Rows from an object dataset
§ §

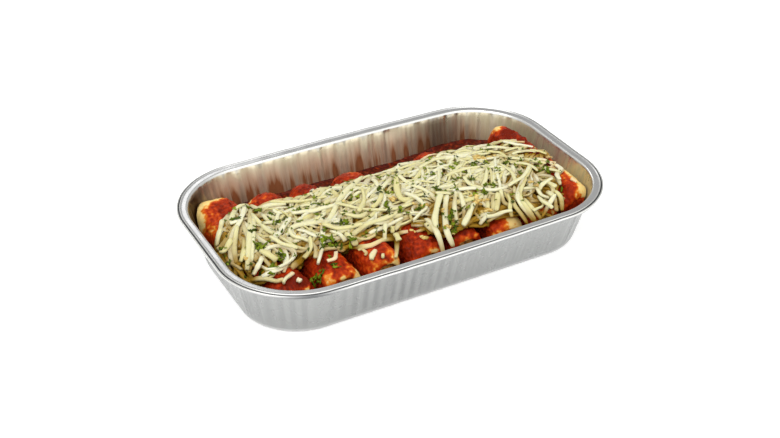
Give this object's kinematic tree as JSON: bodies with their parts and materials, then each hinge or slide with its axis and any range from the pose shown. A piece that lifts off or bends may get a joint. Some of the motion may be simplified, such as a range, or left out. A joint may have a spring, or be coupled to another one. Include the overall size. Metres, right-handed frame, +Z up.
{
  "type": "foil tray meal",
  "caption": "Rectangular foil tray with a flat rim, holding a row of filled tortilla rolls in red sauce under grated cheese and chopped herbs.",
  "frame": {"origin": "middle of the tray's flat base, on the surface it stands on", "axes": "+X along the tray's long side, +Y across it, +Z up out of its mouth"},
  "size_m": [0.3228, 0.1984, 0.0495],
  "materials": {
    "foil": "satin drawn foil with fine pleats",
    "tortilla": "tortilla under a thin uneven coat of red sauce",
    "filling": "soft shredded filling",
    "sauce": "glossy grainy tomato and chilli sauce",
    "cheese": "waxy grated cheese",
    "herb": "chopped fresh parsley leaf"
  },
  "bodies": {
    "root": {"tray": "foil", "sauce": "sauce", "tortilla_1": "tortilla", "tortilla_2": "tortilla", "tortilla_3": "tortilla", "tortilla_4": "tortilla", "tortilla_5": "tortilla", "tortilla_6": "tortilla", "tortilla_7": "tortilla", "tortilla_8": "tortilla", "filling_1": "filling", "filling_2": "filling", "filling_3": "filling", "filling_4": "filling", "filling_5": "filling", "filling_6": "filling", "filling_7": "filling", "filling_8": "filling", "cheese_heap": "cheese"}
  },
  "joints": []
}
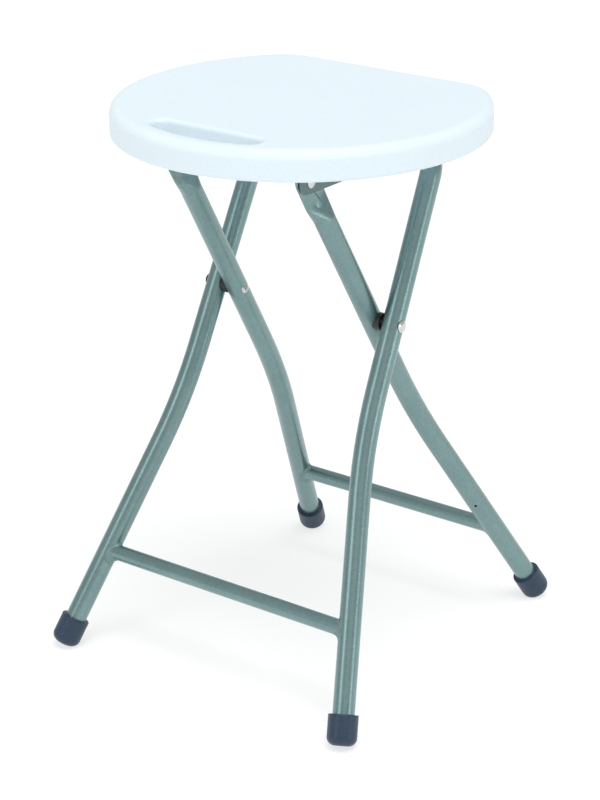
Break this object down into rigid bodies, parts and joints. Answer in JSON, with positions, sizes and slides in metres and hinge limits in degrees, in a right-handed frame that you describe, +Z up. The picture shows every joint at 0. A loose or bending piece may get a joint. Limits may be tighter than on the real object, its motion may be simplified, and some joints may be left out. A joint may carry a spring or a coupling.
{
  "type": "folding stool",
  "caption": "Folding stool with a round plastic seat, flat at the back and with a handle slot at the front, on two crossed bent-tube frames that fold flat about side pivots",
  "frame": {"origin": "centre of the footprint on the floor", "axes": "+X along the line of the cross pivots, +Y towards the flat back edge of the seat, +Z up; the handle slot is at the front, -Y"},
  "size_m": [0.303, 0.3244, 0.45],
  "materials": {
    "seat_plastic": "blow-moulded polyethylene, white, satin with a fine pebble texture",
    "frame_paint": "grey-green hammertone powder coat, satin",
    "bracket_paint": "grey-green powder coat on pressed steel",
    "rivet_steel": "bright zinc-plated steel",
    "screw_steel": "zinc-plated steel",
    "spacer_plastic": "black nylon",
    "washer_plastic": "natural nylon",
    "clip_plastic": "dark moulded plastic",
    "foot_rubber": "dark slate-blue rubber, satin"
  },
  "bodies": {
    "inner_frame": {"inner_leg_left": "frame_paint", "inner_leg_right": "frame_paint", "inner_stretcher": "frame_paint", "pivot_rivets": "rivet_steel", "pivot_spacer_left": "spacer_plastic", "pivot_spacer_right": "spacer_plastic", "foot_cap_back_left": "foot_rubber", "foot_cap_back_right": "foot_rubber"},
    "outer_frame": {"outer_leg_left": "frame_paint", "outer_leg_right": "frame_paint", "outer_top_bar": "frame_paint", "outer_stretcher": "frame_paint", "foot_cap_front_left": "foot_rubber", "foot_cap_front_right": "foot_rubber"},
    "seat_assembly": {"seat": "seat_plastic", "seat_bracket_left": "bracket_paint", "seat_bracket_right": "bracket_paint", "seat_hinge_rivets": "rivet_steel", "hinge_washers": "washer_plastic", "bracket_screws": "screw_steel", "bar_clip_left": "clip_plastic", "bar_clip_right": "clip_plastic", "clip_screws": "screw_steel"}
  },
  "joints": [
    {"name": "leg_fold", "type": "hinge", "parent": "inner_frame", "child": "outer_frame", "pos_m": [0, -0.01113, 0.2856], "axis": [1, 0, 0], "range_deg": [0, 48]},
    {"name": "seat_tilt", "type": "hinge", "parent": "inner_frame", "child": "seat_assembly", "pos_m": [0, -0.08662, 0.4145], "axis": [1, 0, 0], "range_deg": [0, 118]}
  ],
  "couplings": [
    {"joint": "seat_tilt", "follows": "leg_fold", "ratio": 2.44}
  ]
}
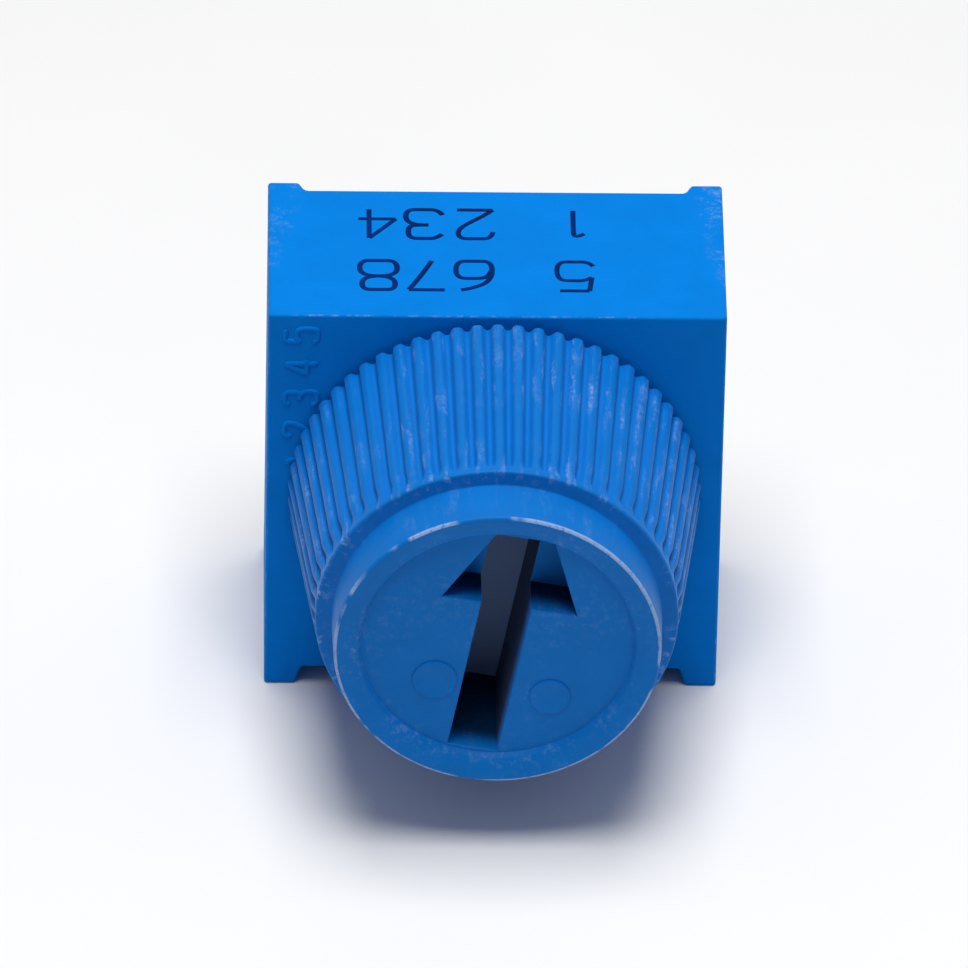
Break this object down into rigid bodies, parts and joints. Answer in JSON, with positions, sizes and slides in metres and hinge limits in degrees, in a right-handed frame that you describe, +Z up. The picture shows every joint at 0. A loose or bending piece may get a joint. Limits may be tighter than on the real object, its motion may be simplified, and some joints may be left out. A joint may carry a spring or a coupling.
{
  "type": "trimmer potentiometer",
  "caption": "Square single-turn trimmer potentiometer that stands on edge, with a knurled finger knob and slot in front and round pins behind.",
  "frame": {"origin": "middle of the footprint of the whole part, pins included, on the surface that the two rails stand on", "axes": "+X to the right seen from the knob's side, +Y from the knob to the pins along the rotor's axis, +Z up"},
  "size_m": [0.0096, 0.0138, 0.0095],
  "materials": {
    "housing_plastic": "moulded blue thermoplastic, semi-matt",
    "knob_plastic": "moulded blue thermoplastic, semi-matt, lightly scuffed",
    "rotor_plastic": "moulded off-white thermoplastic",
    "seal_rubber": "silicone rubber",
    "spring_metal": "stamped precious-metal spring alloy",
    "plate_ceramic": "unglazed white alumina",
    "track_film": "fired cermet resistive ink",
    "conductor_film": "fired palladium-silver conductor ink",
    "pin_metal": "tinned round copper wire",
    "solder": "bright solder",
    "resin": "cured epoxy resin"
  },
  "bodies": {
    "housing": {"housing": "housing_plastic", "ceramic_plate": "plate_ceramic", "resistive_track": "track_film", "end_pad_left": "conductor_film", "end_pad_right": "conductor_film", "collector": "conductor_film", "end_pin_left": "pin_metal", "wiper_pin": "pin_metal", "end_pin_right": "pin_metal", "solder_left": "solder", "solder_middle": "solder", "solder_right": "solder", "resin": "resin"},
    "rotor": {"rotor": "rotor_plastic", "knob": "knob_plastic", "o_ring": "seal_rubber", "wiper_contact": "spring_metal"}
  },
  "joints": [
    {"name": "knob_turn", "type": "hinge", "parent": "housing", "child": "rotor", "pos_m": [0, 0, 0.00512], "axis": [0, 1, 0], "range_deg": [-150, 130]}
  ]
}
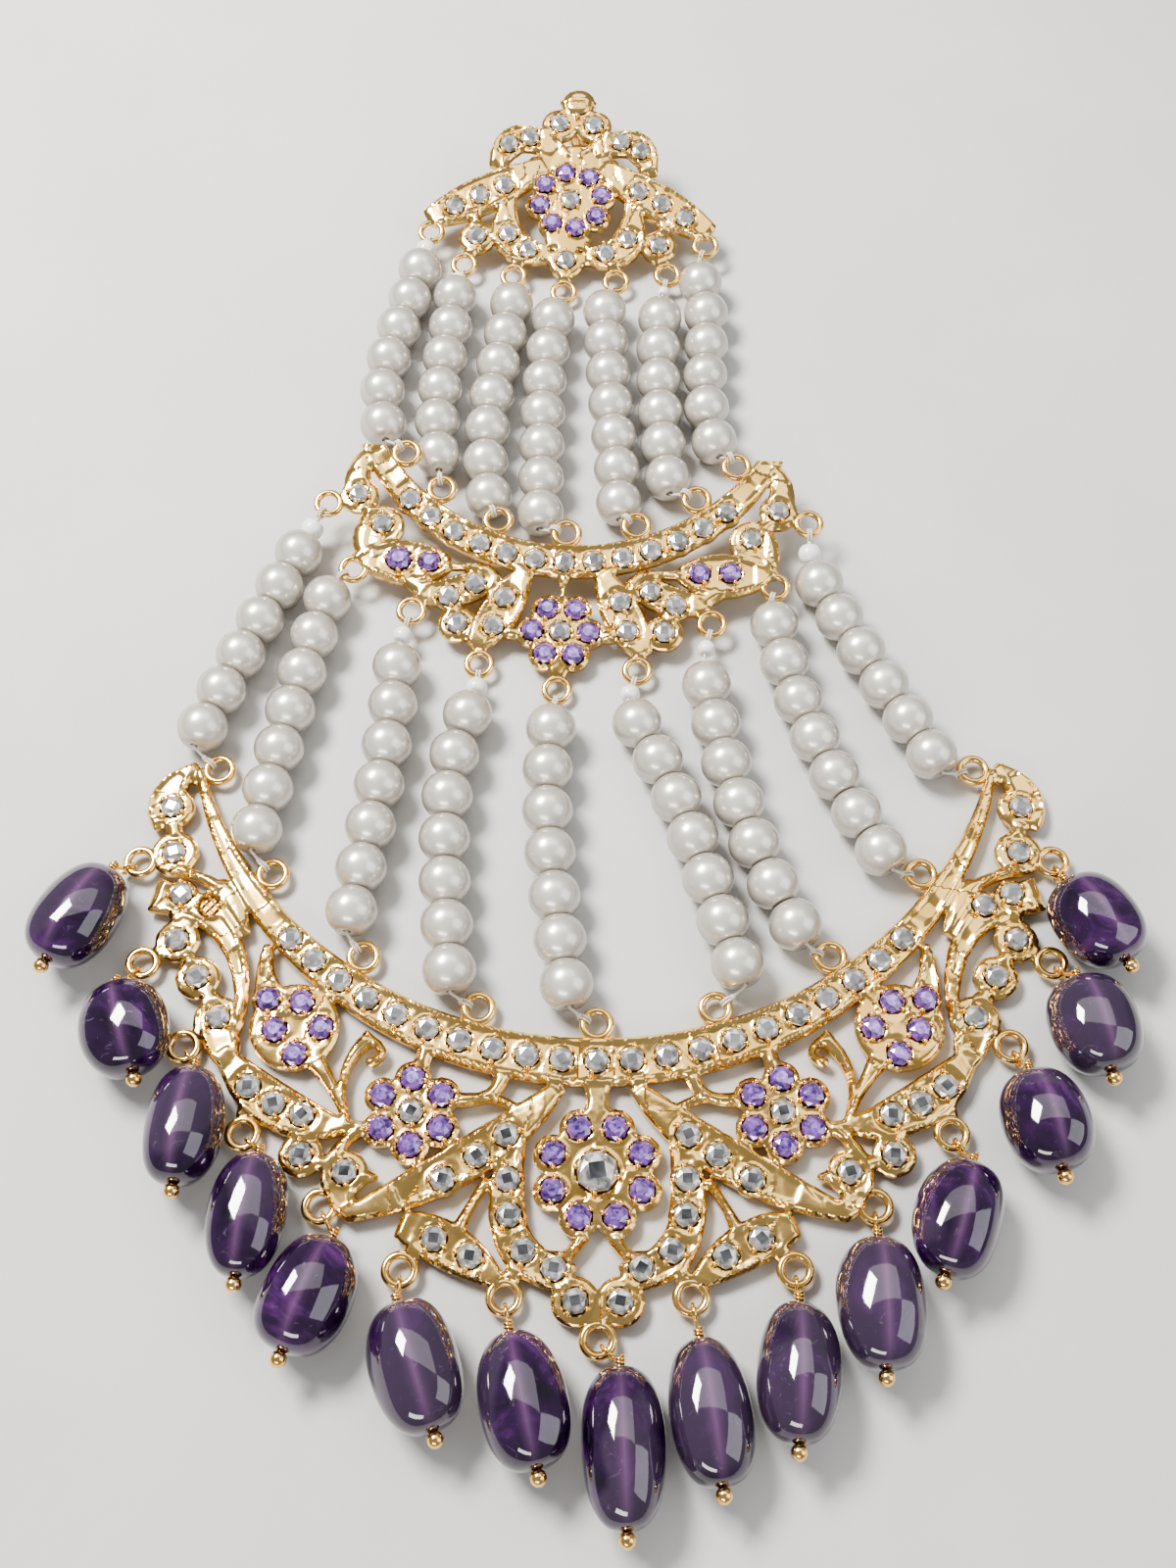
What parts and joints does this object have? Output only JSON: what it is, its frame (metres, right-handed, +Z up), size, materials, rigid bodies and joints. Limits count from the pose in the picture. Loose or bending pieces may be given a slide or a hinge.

§ §

§ What is being asked
From the records above, extract every entry exactly as given.

§ Full output
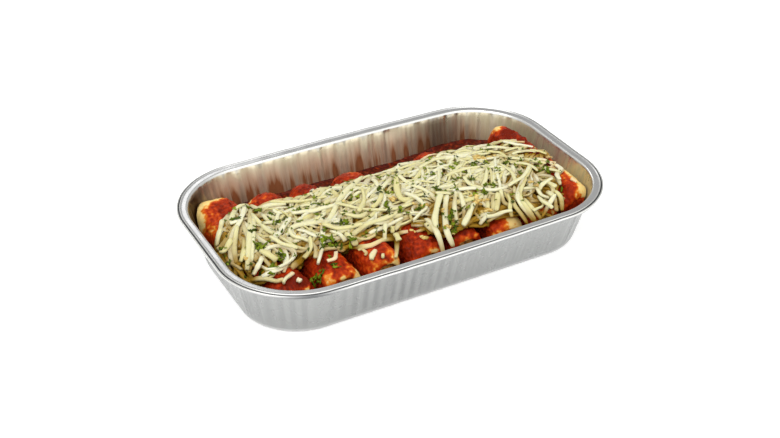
Give this object's kinematic tree as JSON: bodies with their parts and materials, then each hinge or slide with its axis and any range from the pose shown. A piece that lifts off or bends may get a joint. Some of the motion may be simplified, such as a range, or left out. A joint may have a spring, or be coupled to another one. Include the overall size. Metres, right-handed frame, +Z up.
{
  "type": "foil tray meal",
  "caption": "Rectangular foil tray with a flat rim, holding a row of filled tortilla rolls in red sauce under grated cheese and chopped herbs.",
  "frame": {"origin": "middle of the tray's flat base, on the surface it stands on", "axes": "+X along the tray's long side, +Y across it, +Z up out of its mouth"},
  "size_m": [0.3228, 0.1984, 0.0495],
  "materials": {
    "foil": "satin drawn foil with fine pleats",
    "tortilla": "tortilla under a thin uneven coat of red sauce",
    "filling": "soft shredded filling",
    "sauce": "glossy grainy tomato and chilli sauce",
    "cheese": "waxy grated cheese",
    "herb": "chopped fresh parsley leaf"
  },
  "bodies": {
    "root": {"tray": "foil", "sauce": "sauce", "tortilla_1": "tortilla", "tortilla_2": "tortilla", "tortilla_3": "tortilla", "tortilla_4": "tortilla", "tortilla_5": "tortilla", "tortilla_6": "tortilla", "tortilla_7": "tortilla", "tortilla_8": "tortilla", "filling_1": "filling", "filling_2": "filling", "filling_3": "filling", "filling_4": "filling", "filling_5": "filling", "filling_6": "filling", "filling_7": "filling", "filling_8": "filling", "cheese_heap": "cheese"}
  },
  "joints": []
}
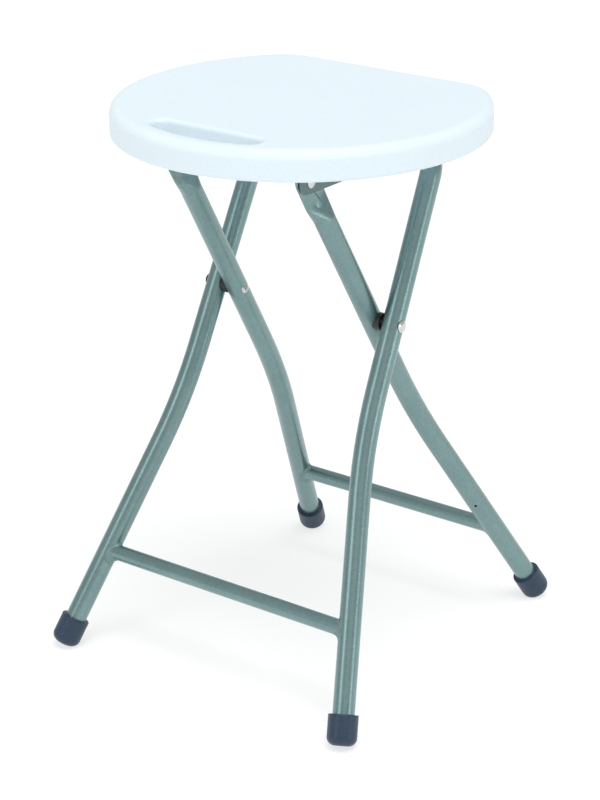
Break this object down into rigid bodies, parts and joints. Answer in JSON, with positions, sizes and slides in metres and hinge limits in degrees, in a right-handed frame that you describe, +Z up. The picture shows every joint at 0. A loose or bending piece may get a joint. Limits may be tighter than on the real object, its motion may be simplified, and some joints may be left out. A joint may carry a spring or a coupling.
{
  "type": "folding stool",
  "caption": "Folding stool with a round plastic seat, flat at the back and with a handle slot at the front, on two crossed bent-tube frames that fold flat about side pivots",
  "frame": {"origin": "centre of the footprint on the floor", "axes": "+X along the line of the cross pivots, +Y towards the flat back edge of the seat, +Z up; the handle slot is at the front, -Y"},
  "size_m": [0.303, 0.3244, 0.45],
  "materials": {
    "seat_plastic": "blow-moulded polyethylene, white, satin with a fine pebble texture",
    "frame_paint": "grey-green hammertone powder coat, satin",
    "bracket_paint": "grey-green powder coat on pressed steel",
    "rivet_steel": "bright zinc-plated steel",
    "screw_steel": "zinc-plated steel",
    "spacer_plastic": "black nylon",
    "washer_plastic": "natural nylon",
    "clip_plastic": "dark moulded plastic",
    "foot_rubber": "dark slate-blue rubber, satin"
  },
  "bodies": {
    "inner_frame": {"inner_leg_left": "frame_paint", "inner_leg_right": "frame_paint", "inner_stretcher": "frame_paint", "pivot_rivets": "rivet_steel", "pivot_spacer_left": "spacer_plastic", "pivot_spacer_right": "spacer_plastic", "foot_cap_back_left": "foot_rubber", "foot_cap_back_right": "foot_rubber"},
    "outer_frame": {"outer_leg_left": "frame_paint", "outer_leg_right": "frame_paint", "outer_top_bar": "frame_paint", "outer_stretcher": "frame_paint", "foot_cap_front_left": "foot_rubber", "foot_cap_front_right": "foot_rubber"},
    "seat_assembly": {"seat": "seat_plastic", "seat_bracket_left": "bracket_paint", "seat_bracket_right": "bracket_paint", "seat_hinge_rivets": "rivet_steel", "hinge_washers": "washer_plastic", "bracket_screws": "screw_steel", "bar_clip_left": "clip_plastic", "bar_clip_right": "clip_plastic", "clip_screws": "screw_steel"}
  },
  "joints": [
    {"name": "leg_fold", "type": "hinge", "parent": "inner_frame", "child": "outer_frame", "pos_m": [0, -0.01113, 0.2856], "axis": [1, 0, 0], "range_deg": [0, 48]},
    {"name": "seat_tilt", "type": "hinge", "parent": "inner_frame", "child": "seat_assembly", "pos_m": [0, -0.08662, 0.4145], "axis": [1, 0, 0], "range_deg": [0, 118]}
  ],
  "couplings": [
    {"joint": "seat_tilt", "follows": "leg_fold", "ratio": 2.44}
  ]
}
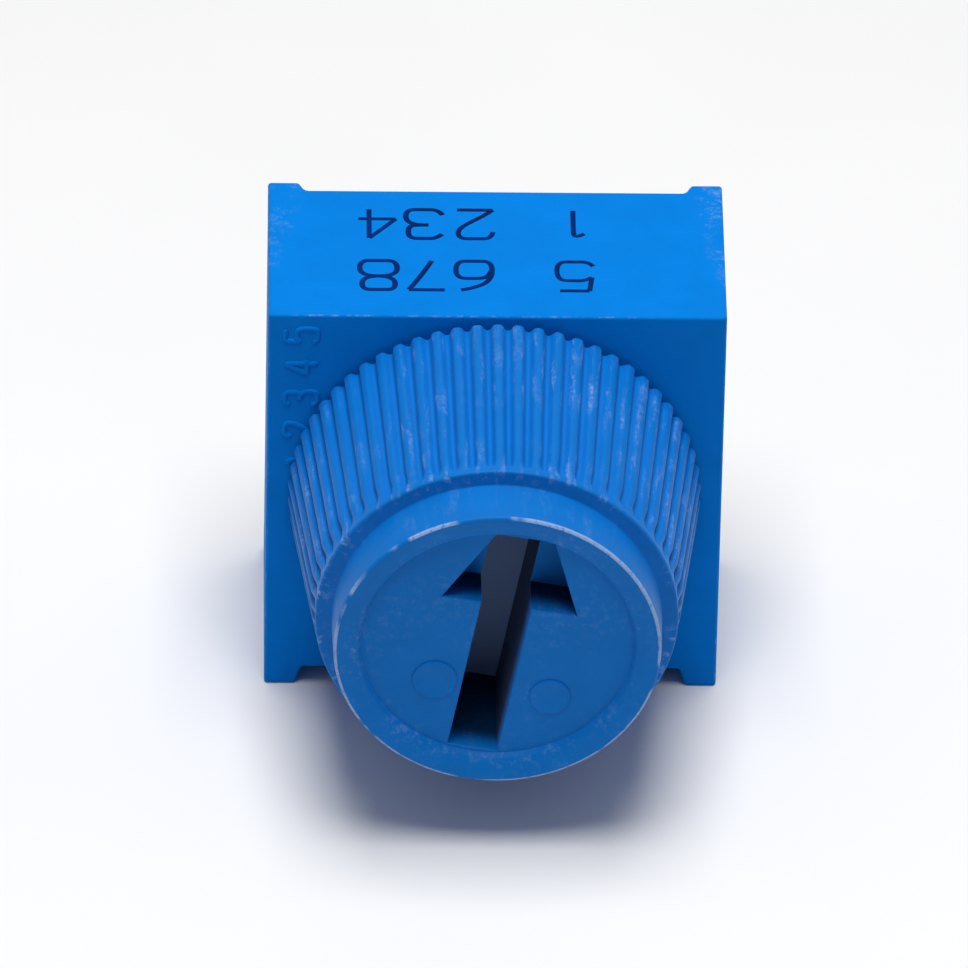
Break this object down into rigid bodies, parts and joints. Answer in JSON, with positions, sizes and slides in metres and hinge limits in degrees, in a right-handed frame that you describe, +Z up. The picture shows every joint at 0. A loose or bending piece may get a joint. Limits may be tighter than on the real object, its motion may be simplified, and some joints may be left out. A joint may carry a spring or a coupling.
{
  "type": "trimmer potentiometer",
  "caption": "Square single-turn trimmer potentiometer that stands on edge, with a knurled finger knob and slot in front and round pins behind.",
  "frame": {"origin": "middle of the footprint of the whole part, pins included, on the surface that the two rails stand on", "axes": "+X to the right seen from the knob's side, +Y from the knob to the pins along the rotor's axis, +Z up"},
  "size_m": [0.0096, 0.0138, 0.0095],
  "materials": {
    "housing_plastic": "moulded blue thermoplastic, semi-matt",
    "knob_plastic": "moulded blue thermoplastic, semi-matt, lightly scuffed",
    "rotor_plastic": "moulded off-white thermoplastic",
    "seal_rubber": "silicone rubber",
    "spring_metal": "stamped precious-metal spring alloy",
    "plate_ceramic": "unglazed white alumina",
    "track_film": "fired cermet resistive ink",
    "conductor_film": "fired palladium-silver conductor ink",
    "pin_metal": "tinned round copper wire",
    "solder": "bright solder",
    "resin": "cured epoxy resin"
  },
  "bodies": {
    "housing": {"housing": "housing_plastic", "ceramic_plate": "plate_ceramic", "resistive_track": "track_film", "end_pad_left": "conductor_film", "end_pad_right": "conductor_film", "collector": "conductor_film", "end_pin_left": "pin_metal", "wiper_pin": "pin_metal", "end_pin_right": "pin_metal", "solder_left": "solder", "solder_middle": "solder", "solder_right": "solder", "resin": "resin"},
    "rotor": {"rotor": "rotor_plastic", "knob": "knob_plastic", "o_ring": "seal_rubber", "wiper_contact": "spring_metal"}
  },
  "joints": [
    {"name": "knob_turn", "type": "hinge", "parent": "housing", "child": "rotor", "pos_m": [0, 0, 0.00512], "axis": [0, 1, 0], "range_deg": [-150, 130]}
  ]
}
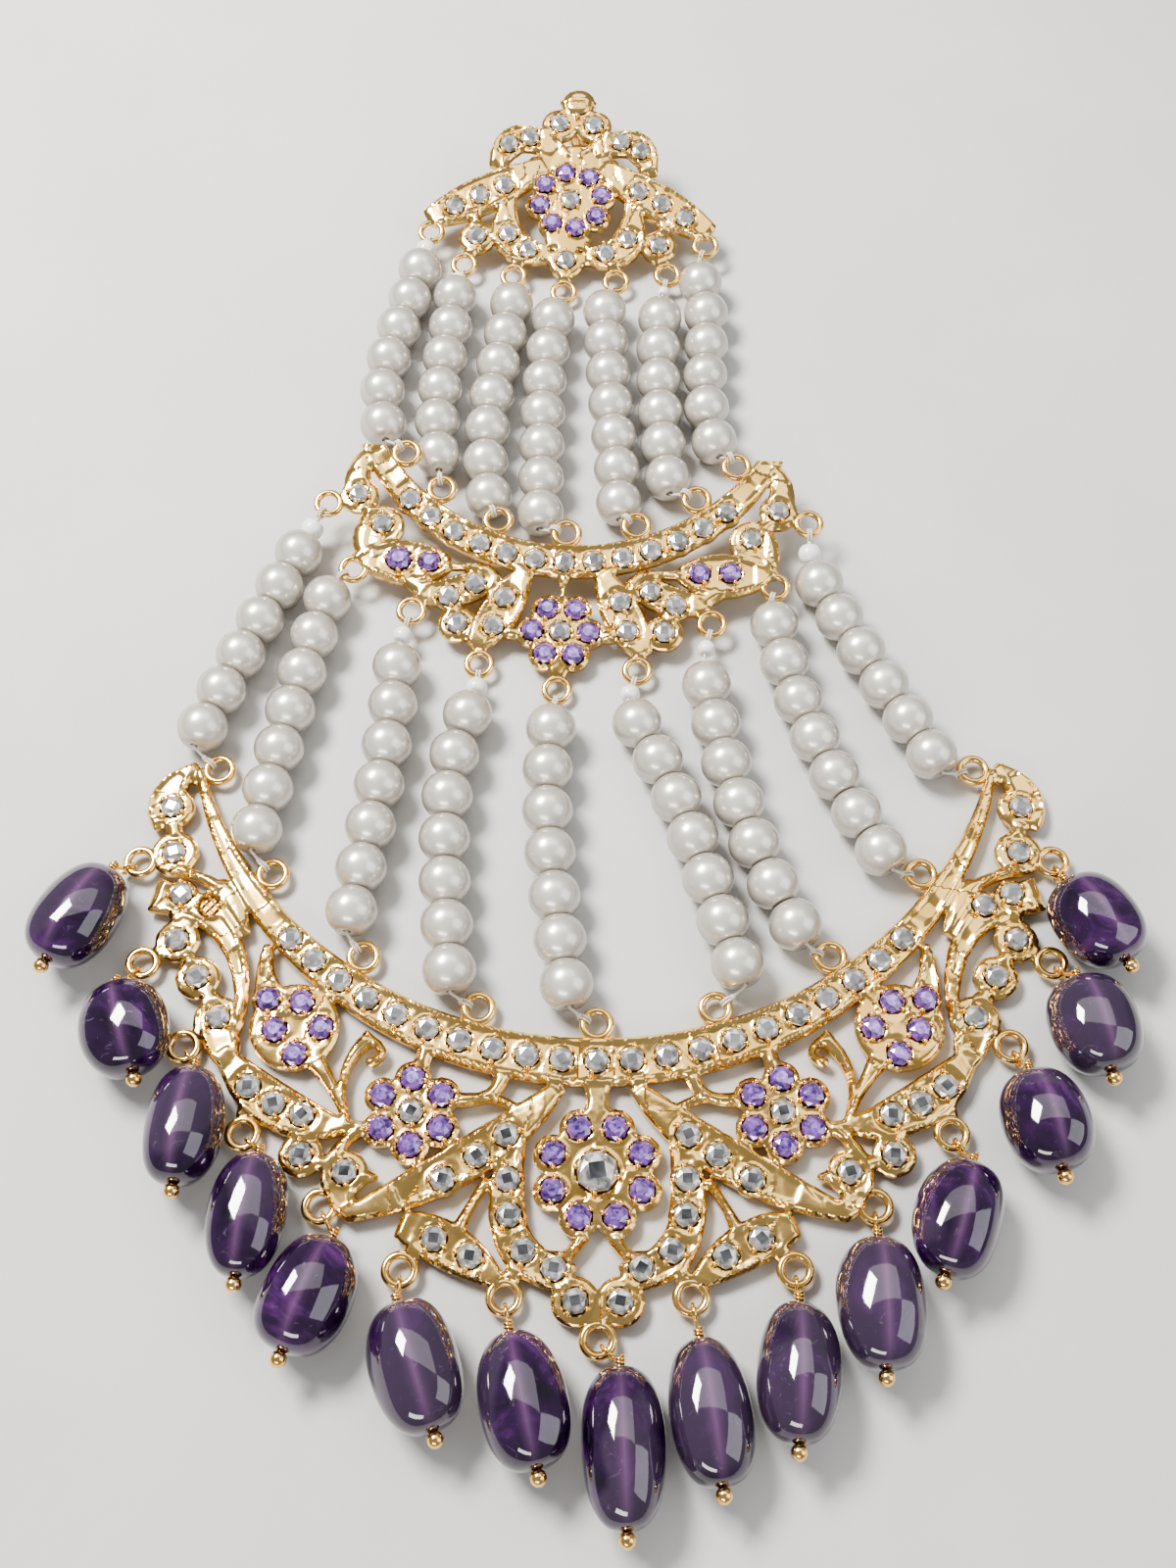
What parts and joints does this object have? Output only JSON: what it is, its frame (metres, right-handed, +Z up), size, materials, rigid bodies and joints. Limits count from the pose in the picture. Loose or bending pieces may be given a slide or a hinge.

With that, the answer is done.